Youtube is not working. No videos are loading. In the quality options it only shows 240p irrespective of the video played. Everything loads on the you tube page except the video. Its just a black screen with noise or at time it just keeps loading.
I have cleaned all cookies. Flash plugin is up-to date. Videos are working perfectly on other sites. Tried multiple browsers.. firefox, ie and safari (all updated versions) but youtube videos wont start. 

- - - Updated - - -

Crap.. youtube isn't working on MTNL broadband. I connected my reliance and it worked perfectly.
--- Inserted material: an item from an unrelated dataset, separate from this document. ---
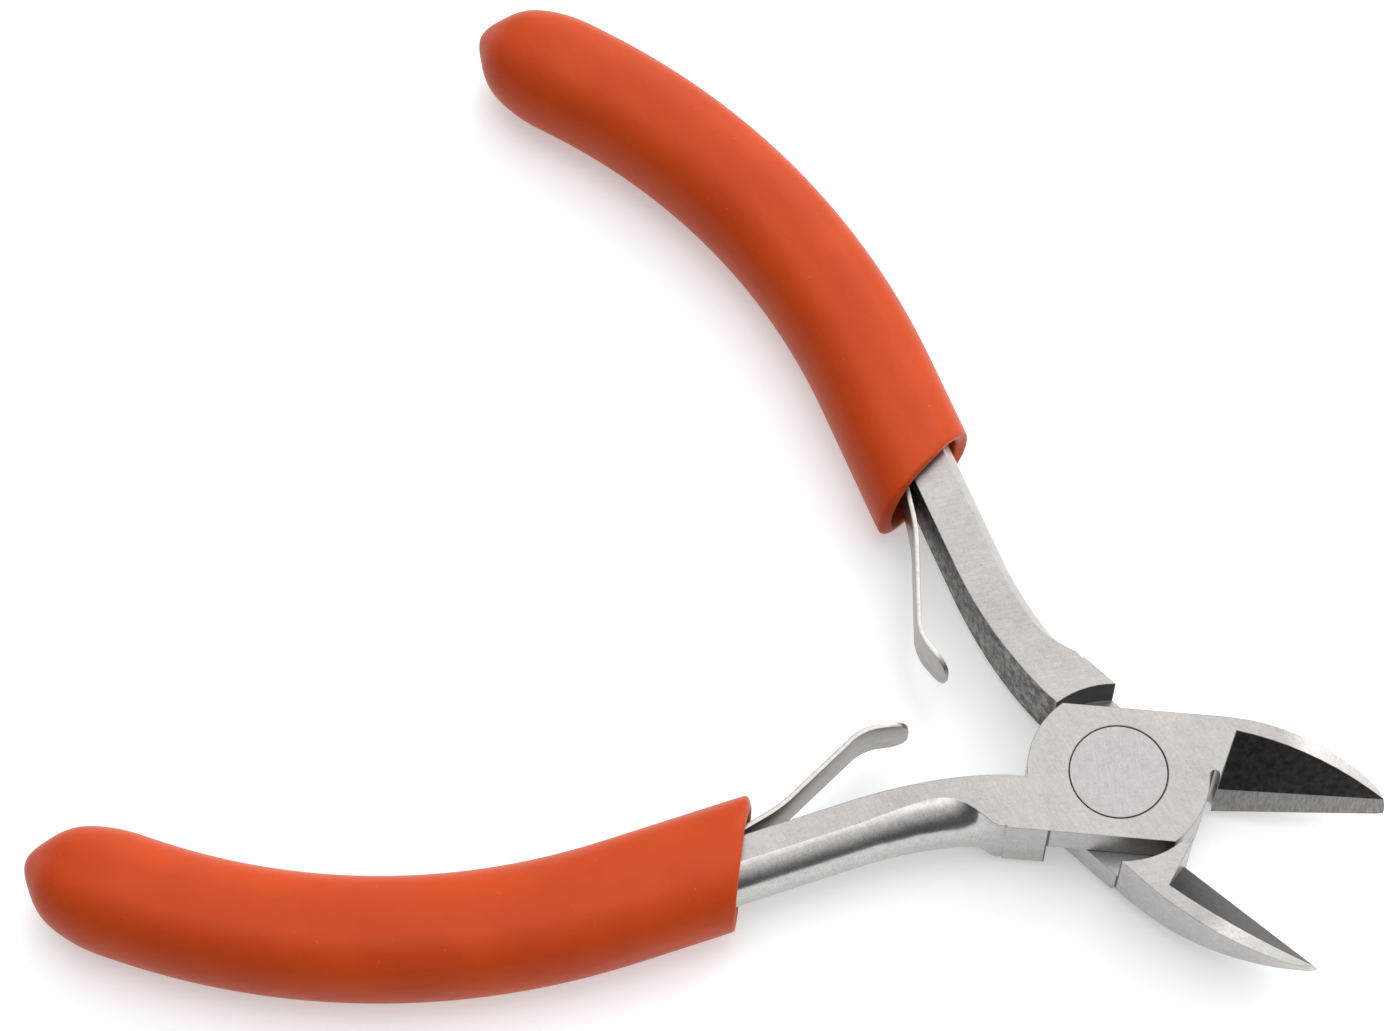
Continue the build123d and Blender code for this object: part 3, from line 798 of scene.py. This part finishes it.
class CUTTER_OT_stage(bpy.types.Operator):
    """White floor, soft lights and the camera"""
    bl_idname = "cutter.stage"
    bl_label = "Set the stage"

    def execute(self, context):
        look = context.scene.cutter_stage
        let_go()
        bpy.ops.mesh.primitive_grid_add(x_subdivisions=8, y_subdivisions=8, size=look.floor_size,
                                        location=(0, 0, floor_height - FLOOR_DROP * MM))
        floor = context.object
        floor.name = "floor"
        apply_place(floor)
        give(floor, floor_material())
        self.lights(context, look)
        self.camera(context, look)
        context.scene.view_settings.view_transform = "Standard"
        return {"FINISHED"}

    def lights(self, context, look):
        for name, spread, direction in LAMPS:
            bpy.ops.object.light_add(type="SUN")
            lamp = context.object
            lamp.name = name
            lamp.data.energy = getattr(look, name)
            lamp.data.angle = math.radians(spread)
            lamp.rotation_mode = "QUATERNION"
            lamp.rotation_quaternion = Vector(direction).to_track_quat("Z", "Y")
        world = bpy.data.worlds.new("studio")
        context.scene.world = world
        world.use_nodes = True
        tree = world.node_tree
        background = tree.nodes["Background"]
        ray = add_node(tree, "ShaderNodeTexCoord").outputs["Generated"]
        glow = facing(tree, ray, ROOM_TOWARD, *ROOM_FADE, ROOM_DIM, ROOM_BRIGHT)
        tree.links.new(grey(tree, glow), background.inputs["Color"])
        background.inputs["Strength"].default_value = look.sky

    def camera(self, context, look):
        place = CAMERA_PLACE * MM
        back = (place - CAMERA_AIM * MM).normalized()
        right = CAMERA_UPRIGHT.cross(back).normalized()
        bpy.ops.object.camera_add()
        camera = context.object
        camera.name = "camera"
        camera.data.lens = look.lens
        camera.data.sensor_width = SENSOR
        camera.data.clip_start = CLIP_START
        turn = Matrix((right, back.cross(right), back)).transposed().to_4x4()
        camera.matrix_world = Matrix.Translation(place) @ turn
        context.scene.camera = camera


class CUTTER_PT_panel(bpy.types.Panel):
    """Lists the steps in the order in which they are run"""
    bl_label = "Flush cutter"
    bl_idname = "CUTTER_PT_panel"
    bl_space_type = "VIEW_3D"
    bl_region_type = "UI"
    bl_category = "Cutter"

    def draw(self, context):
        for step in STEPS:
            self.layout.operator(step.bl_idname)


STEPS = (CUTTER_OT_sleeves, CUTTER_OT_leaves, CUTTER_OT_halves, CUTTER_OT_rivets, CUTTER_OT_stage)
SETTINGS = {"cutter_sleeve": SleeveSettings, "cutter_leaf": LeafSettings,
            "cutter_steel": SteelSettings, "cutter_stage": StageSettings}


def register():
    for group in (*SETTINGS.values(), *STEPS, CUTTER_PT_panel):
        bpy.utils.register_class(group)
    for name, group in SETTINGS.items():
        setattr(bpy.types.Scene, name, bpy.props.PointerProperty(type=group))


def unregister():
    for name in SETTINGS:
        delattr(bpy.types.Scene, name)
    for group in (CUTTER_PT_panel, *reversed(STEPS), *SETTINGS.values()):
        bpy.utils.unregister_class(group)


def main():
    register()
    bpy.ops.cutter.sleeves()
    bpy.ops.cutter.leaves()
    bpy.ops.cutter.halves()
    bpy.ops.cutter.rivets()
    bpy.ops.cutter.stage()


if __name__ == "__main__":
    main()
I checked with airtel 3g.. again worked fine.. back to mtnl broadband.. no video on youtube..


----------



## Vyom (Jul 3, 2014)

It it's just the MTNL network which doesn't seem to work on Youtube, you may try to change DNS to Google or Open DNS. Google how to do that.
Report if it helps.


----------



## SaiyanGoku (Jul 5, 2014)

change the DNS to Google DNS and try opening youtube on Chrome.


----------



## ptraj2000 (Jul 8, 2014)

I have also a similar type of Problem. When I use My BSNL Broadband connection, it shows "an error occurred, Please try again later"... Learn more. and when I copy its Url and paste to ytd youtube down loader it gives the message that "failed...." But with the same settings I use Airtel 3g datacard. I can not only watch videos but even download them well in the above downloader. If any body coud find its solution then please suggest.


----------